Tenggang Rasa untuk Muhammadiyah
Saya sangat kaget karena awalnya saya menduga usulan saya akan mendapat dukungan dari saudara-saudara yang mayoritas adalah NU. Penolakan itu tidak hanya membuat saya kaget, tapi juga malu. Saya yang mendapatkan pendidikan paling tinggi di keluarga tidak cukup memiliki kerendahan hati untuk menenggang keyakinan yang berbeda dari “kelompok minoritas” di keluarga saya. Ternyata, pendidikan tinggi tidak selalu berbanding lurus dengan sikap toleran terhadap kelompok lain yang berbeda keyakinan.
Dengan sangat bijaksana, kakak-kakak saya yang NU mengusulkan untuk mengaji al-Qur’an bersama saja. Usulan ini didasarkan pada pertimbangan bahwa baik NU maupun Muhammadiyah pasti meyakini bahwa membaca al-Qur’an adalah ibadah. Bagi saudara-saudara NU yang meyakini bahwa pahala membaca al-Qur’an akan sampai kepada si mayat, biarkan itu diniati sebagai berkirim doa kepada almarhum ayah. Bagi saudara saya Muhammadiyah yang tidak meyakini pahala membaca al-Qur’an sampai kepada si mayat, biarlah itu diniati sebagai ibadah saja.

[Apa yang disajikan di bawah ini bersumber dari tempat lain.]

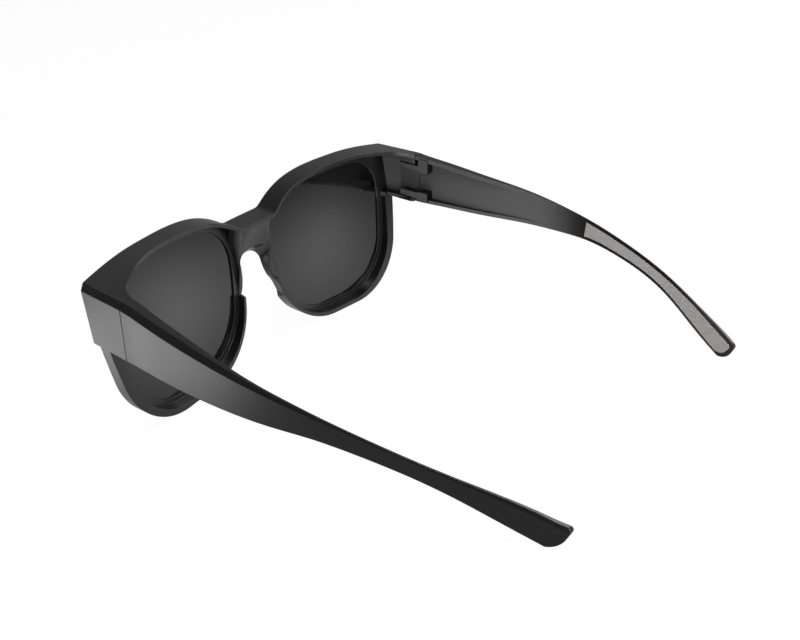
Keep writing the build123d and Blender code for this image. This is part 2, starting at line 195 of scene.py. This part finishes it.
def mixValue(tree, factor, first, second):
    node = addNode(tree, "ShaderNodeMix", {0: factor, 2: first, 3: second}, data_type="FLOAT")
    return node.outputs[0]


def objectPlace(tree):
    return addNode(tree, "ShaderNodeTexCoord", {}).outputs["Object"]


def distanceTo(tree, middle):
    inputs = {0: objectPlace(tree), 1: middle}
    node = addNode(tree, "ShaderNodeVectorMath", inputs, operation="DISTANCE")
    return node.outputs["Value"]


def newGroup(name, inputNames, outputNames):
    group = bpy.data.node_groups.new(name, "ShaderNodeTree")
    for way, names in (("INPUT", inputNames), ("OUTPUT", outputNames)):
        for socketName in names:
            group.interface.new_socket(name=socketName, in_out=way, socket_type="NodeSocketFloat")
    return group


# Fine grain and slow unevenness in object space
def grainGroup(detail):
    group = newGroup("surfaceGrain", ("Grain Scale", "Flow Scale"), ("Grain", "Flow"))
    scales = addNode(group, "NodeGroupInput", {}).outputs
    place = objectPlace(group)
    grainInputs = {"Vector": place, "Scale": scales["Grain Scale"], "Detail": detail["grain"]}
    flowInputs = {"Vector": place, "Scale": scales["Flow Scale"], "Detail": detail["flow"]}
    fine = addNode(group, "ShaderNodeTexNoise", grainInputs)
    slow = addNode(group, "ShaderNodeTexNoise", flowInputs)
    addNode(group, "NodeGroupOutput", {"Grain": fine.outputs["Fac"], "Flow": slow.outputs["Fac"]})
    return group


# Mask of the painted light: the faces that look toward the middle plane, outside a least distance from it
# and above a least height, which fades out along the arms before the pads
def paintedLitSideGroup(look):
    group = newGroup("paintedLitSide", ("Least X", "Least Z"), ("Mask",))
    least = addNode(group, "NodeGroupInput", {}).outputs
    place = addNode(group, "ShaderNodeTexCoord", {}).outputs
    spot = addNode(group, "ShaderNodeSeparateXYZ", {"Vector": place["Object"]}).outputs
    facing = addNode(group, "ShaderNodeSeparateXYZ", {"Vector": place["Normal"]}).outputs
    inward = calculate(group, "MULTIPLY", calculate(group, "SIGN", spot["X"]), facing["X"])
    distance = calculate(group, "ABSOLUTE", spot["X"])
    paintedLightMask = remap(group, inward, (look["turnStart"], look["turnEnd"]))
    limits = (
        calculate(group, "GREATER_THAN", distance, least["Least X"]),
        calculate(group, "GREATER_THAN", spot["Z"], least["Least Z"]),
        remap(group, spot["Y"], (look["fadeStart"], look["fadeEnd"]), (1.0, 0.0)),
    )
    for limit in limits:
        paintedLightMask = calculate(group, "MULTIPLY", paintedLightMask, limit)
    addNode(group, "NodeGroupOutput", {"Mask": paintedLightMask})
    return group


grain = grainGroup(grainDetail)
paintedLitSide = paintedLitSideGroup(paintedLitFaces)


def useGrain(tree, grainScale=0.0, flowScale=0.0):
    scales = {"Grain Scale": grainScale, "Flow Scale": flowScale}
    return addNode(tree, "ShaderNodeGroup", scales, node_tree=grain).outputs


def givePrincipled(tree, inputs):
    shader = addNode(tree, "ShaderNodeBsdfPrincipled", inputs)
    addNode(tree, "ShaderNodeOutputMaterial", {"Surface": shader.outputs["BSDF"]})


def makeFramePlastic(name, look, paintedLit, least):
    material, tree = nodeTree(name)
    surface = useGrain(tree, look["grainScale"], look["flowScale"])
    limits = {"Least X": least[0], "Least Z": least[1]}
    # painted light: faces toward the middle plane are painted paler and more matte
    paintedLightMask = addNode(tree, "ShaderNodeGroup", limits, node_tree=paintedLitSide).outputs["Mask"]
    outer = mixColour(tree, surface["Flow"], opaque(look["colour"]), opaque(look["paleColour"]))
    reach = (look["roughness"] - look["roughnessSpread"], look["roughness"] + look["roughnessSpread"])
    outerRoughness = remap(tree, surface["Flow"], (0.0, 1.0), reach, "LINEAR")
    rounding = addNode(tree, "ShaderNodeBevel", {"Radius": look["edgeRadius"]}, samples=look["edgeSamples"])
    bump = addNode(tree, "ShaderNodeBump", {
        "Distance": look["grainDepth"],
        "Height": surface["Grain"],
        "Normal": rounding.outputs["Normal"],
    })
    givePrincipled(tree, {
        "Base Color": mixColour(tree, paintedLightMask, outer, opaque(paintedLit["colour"])),
        "Roughness": mixValue(tree, paintedLightMask, outerRoughness, paintedLit["roughness"]),
        "IOR": look["ior"],
        "Normal": bump.outputs["Normal"],
    })
    return material


def makeLens(look, middle):
    material, tree = nodeTree("paintedReflectionLens")
    flow = useGrain(tree, flowScale=look["mistScale"])["Flow"]
    # painted reflection, lighter in the middle of the lens
    paintedReflectionFade = remap(tree, distanceTo(tree, middle), (0.0, look["fadeReach"]))
    reach = (look["roughness"], look["mistRoughness"])
    givePrincipled(tree, {
        "Base Color": mixColour(tree, paintedReflectionFade, opaque(look["paintedReflectionMiddle"]), opaque(look["edgeColour"])),
        "Roughness": remap(tree, flow, (0.0, 1.0), reach, "LINEAR"),
        "IOR": look["ior"],
    })
    return material


def makePad(look):
    material, tree = nodeTree("earPad")
    specks = useGrain(tree, grainScale=look["speckScale"])["Grain"]
    sharp = remap(tree, specks, (look["speckStart"], look["speckEnd"]), shape="LINEAR")
    bump = addNode(tree, "ShaderNodeBump", {"Distance": look["grainDepth"], "Height": specks})
    givePrincipled(tree, {
        "Base Color": mixColour(tree, sharp, opaque(look["speckColour"]), opaque(look["colour"])),
        "Roughness": look["roughness"],
        "IOR": look["ior"],
        "Normal": bump.outputs["Normal"],
    })
    return material


def makePin(look):
    material, tree = nodeTree("pinSteel")
    marks = useGrain(tree, grainScale=look["drawScale"])["Grain"]
    reach = (look["leastRoughness"], look["mostRoughness"])
    givePrincipled(tree, {
        "Base Color": opaque(look["colour"]),
        "Metallic": 1.0,
        "Roughness": remap(tree, marks, (0.0, 1.0), reach, "LINEAR"),
    })
    return material


looks = {
    "front_frame": makeFramePlastic("frontPlastic", framePlastic, paintedLitFaces, paintedLitFaces["frontLeast"]),
    "temple": makeFramePlastic("templePlastic", framePlastic, paintedLitFaces, paintedLitFaces["templeLeast"]),
    "ear_pad": makePad(earPad),
    "hinge_pin": makePin(pinSteel),
}

for name, piece in nodes.items():
    for start, material in looks.items():
        if name.startswith(start):
            piece.data.materials.clear()
            piece.data.materials.append(material)
for name in ("lens_left", "lens_right"):
    low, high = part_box(name)
    middle = [(a + b)/2 for a, b in zip(low, high)]
    nodes[name].data.materials.clear()
    nodes[name].data.materials.append(makeLens(paintedReflectionLens, middle))
print("materials given")


# White to the camera. Mirrored rays see a painted glow, white near the glasses and darker further out, a
# painted pool of light for reflections.
def makeFloor(look):
    bpy.ops.mesh.primitive_plane_add(size=look["size"], location=(0, 0, 0))
    floor = bpy.context.object
    floor.name = "studioFloor"
    material, tree = nodeTree("studioFloor")
    rays = addNode(tree, "ShaderNodeLightPath", {}).outputs
    nearness = (look["mirroredNear"], look["mirroredFar"])
    paintedGlowPatch = remap(tree, distanceTo(tree, look["mirrorMiddle"]), (0.0, look["mirrorReach"]), nearness)
    pool = (look["poolEdge"], look["poolReach"])
    outside = remap(tree, distanceTo(tree, look["poolMiddle"]), pool, (0.0, look["mirroredShare"]))
    seen = calculate(tree, "MULTIPLY", rays["Is Camera Ray"], look["whiteness"])
    mirrored = calculate(tree, "MULTIPLY", rays["Is Glossy Ray"], outside)
    shade = addNode(tree, "ShaderNodeBsdfDiffuse", {"Color": opaque(look["colour"])})
    glow = addNode(tree, "ShaderNodeEmission", {
        "Color": opaque(white),
        "Strength": mixValue(tree, rays["Is Glossy Ray"], 1.0, paintedGlowPatch),
    })
    mix = addNode(tree, "ShaderNodeMixShader", {
        "Fac": calculate(tree, "MAXIMUM", seen, mirrored),
        1: shade.outputs["BSDF"],
        2: glow.outputs["Emission"],
    })
    addNode(tree, "ShaderNodeOutputMaterial", {"Surface": mix.outputs["Shader"]})
    floor.data.materials.append(material)


# A studio whose walls are brightest in one direction and dark behind it, white to the camera
def makeWorld(look):
    world = bpy.data.worlds.new("studioWorld")
    bpy.context.scene.world = world
    world.use_nodes = True
    tree = world.node_tree
    tree.nodes.clear()
    way = addNode(tree, "ShaderNodeTexCoord", {}).outputs["Generated"]
    inputs = {0: way, 1: look["wallWay"]}
    along = addNode(tree, "ShaderNodeVectorMath", inputs, operation="DOT_PRODUCT").outputs["Value"]
    wall = remap(tree, along, (look["wallStart"], look["wallEnd"]), (look["dark"], look["bright"]))
    sky = addNode(tree, "ShaderNodeBackground", {"Color": opaque(white), "Strength": wall})
    backdropInputs = {"Color": opaque(white), "Strength": look["backdrop"]}
    backdrop = addNode(tree, "ShaderNodeBackground", backdropInputs)
    mix = addNode(tree, "ShaderNodeMixShader", {
        "Fac": addNode(tree, "ShaderNodeLightPath", {}).outputs["Is Camera Ray"],
        1: sky.outputs["Background"],
        2: backdrop.outputs["Background"],
    })
    addNode(tree, "ShaderNodeOutputWorld", {"Surface": mix.outputs["Shader"]})


makeFloor(floorLook)
makeWorld(skyLook)
print("floor and world made")


def addLamp(name, kind, look):
    light = bpy.data.lights.new(name, kind)
    light.energy = look["power"]
    lamp = bpy.data.objects.new(name, light)
    bpy.context.collection.objects.link(lamp)
    lamp.location = look["place"]
    way = Vector(look["target"]) - Vector(look["place"])
    lamp.rotation_euler = way.to_track_quat("-Z", "Y").to_euler()
    return lamp


for name, look in softboxes.items():
    lamp = addLamp(name, "AREA", look)
    lamp.data.shape = "RECTANGLE"
    lamp.data.size, lamp.data.size_y = look["size"]
    lamp.visible_glossy = look["mirrored"]
for name, look in pools.items():
    lamp = addLamp(name, "SPOT", look)
    lamp.data.spot_size = math.radians(look["angle"])
    lamp.data.spot_blend = 1.0
    lamp.data.shadow_soft_size = look["softness"]
print("lights placed")

cameraData = bpy.data.cameras.new("photoCamera")
cameraData.lens = camera["lens"]
cameraData.sensor_width = camera["sensor"]
cameraData.clip_start = camera["clipStart"]
photoCamera = bpy.data.objects.new("photoCamera", cameraData)
bpy.context.collection.objects.link(photoCamera)
backward = -Vector(camera["forward"]).normalized()
upward = Vector(camera["up"])
rightward = upward.cross(backward).normalized()
upward = backward.cross(rightward)
turn = Matrix((rightward, upward, backward)).transposed().to_4x4()
photoCamera.matrix_world = Matrix.Translation(Vector(camera["place"])) @ turn
bpy.context.scene.camera = photoCamera
bpy.context.scene.view_settings.view_transform = "Standard"
print("camera placed")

Dari mana datangnya solusi yang sangat bijak ini? Sekali lagi, kami tak pernah berdebat tentang dalil dari keyakinan dan amalan-amalan kami. Solusi itu datang dari perasaan sayang. Kami semua saling menyayangi. Kami semua saling mencintai. Dengan cinta dan kasih sayang itulah kami menjaga keluarga kami. Bukankah Nabi pernah bersabda: irhamu man fi al-ardh, yarhamkum man fi al-sama’ (Kasihilah makhluk yang di bumi, niscaya engkau akan disayang Zat yang di langit)?
Kebenaran tidak bisa divoting. Keyakinan tak pernah bisa diputuskan berdasarkan suara mayoritas atau minoritas. Keyakinan itu ada di dalam hati. Setiap keyakinan mungkin akan dipandang salah oleh pihak lain. Tapi keyakinan itu sepenuhnya dipegangi sebagai kebenaran oleh yang memeluknya. Itulah mengapa kita perlu toleran (menghargai, menenggang, menghormati) keyakinan orang lain yang berbeda dari kita.
Sebagaimana firman Allah dalam surat al-Ma’idah 48:
لِكُلٍّ جَعَلْنَا مِنْكُمْ شِرْعَةً وَمِنْهَاجًا ۚ وَلَوْ شَاءَ اللَّهُ لَجَعَلَكُمْ أُمَّةً وَاحِدَةً وَلَٰكِنْ لِيَبْلُوَكُمْ فِي مَا آتَاكُمْ ۖ فَاسْتَبِقُوا الْخَيْرَاتِ ۚ
“Untuk tiap-tiap umat di antara kamu, Kami berikan aturan dan jalan yang terang. Sekiranya Allah menghendaki, niscaya kamu dijadikan-Nya satu umat (saja), tetapi Allah hendak menguji kamu terhadap pemberian-Nya kepadamu, maka berlomba-lombalah berbuat kebajikan.” (Al-Ma’idah 48)
***
Keluarga kami bisa dikatakan miniatur dari Islam wasathiyah (Islam moderat) Indonesia. NU dan Muhammadiyah adalah dua organisasi Islam moderat terbesar di Indonesia. Sebagai Islam moderat, NU dan Muhammadiyah dididik untuk bersikap toleran kepada orang lain. NU dan Muhammadiyah mestinya menjadi contoh bagaimana toleransi itu dipraktikkan.
Ketika saat ini kita mendengar adanya penolakan yang kasar dengan bahasa sarkastik dari “Pemuda Muhammadiyah Yogyakarta” terhadap rencana peringatan harlah NU di Masjid Kauman Yogyakarta, saya sangat yakin itu adalah susupan dari kelompok Islam yang bukan berasal dari ideologi wastahiyah (moderat) Muhammadiyah.
Namun, jika konflik ini sungguh-sungguh melibatkan NU dan Muhammadiyah. Mungkin mereka perlu belajar bagaimana NU dan Muhammadiyah menjalin kasih sayang di dalam keluarga saya.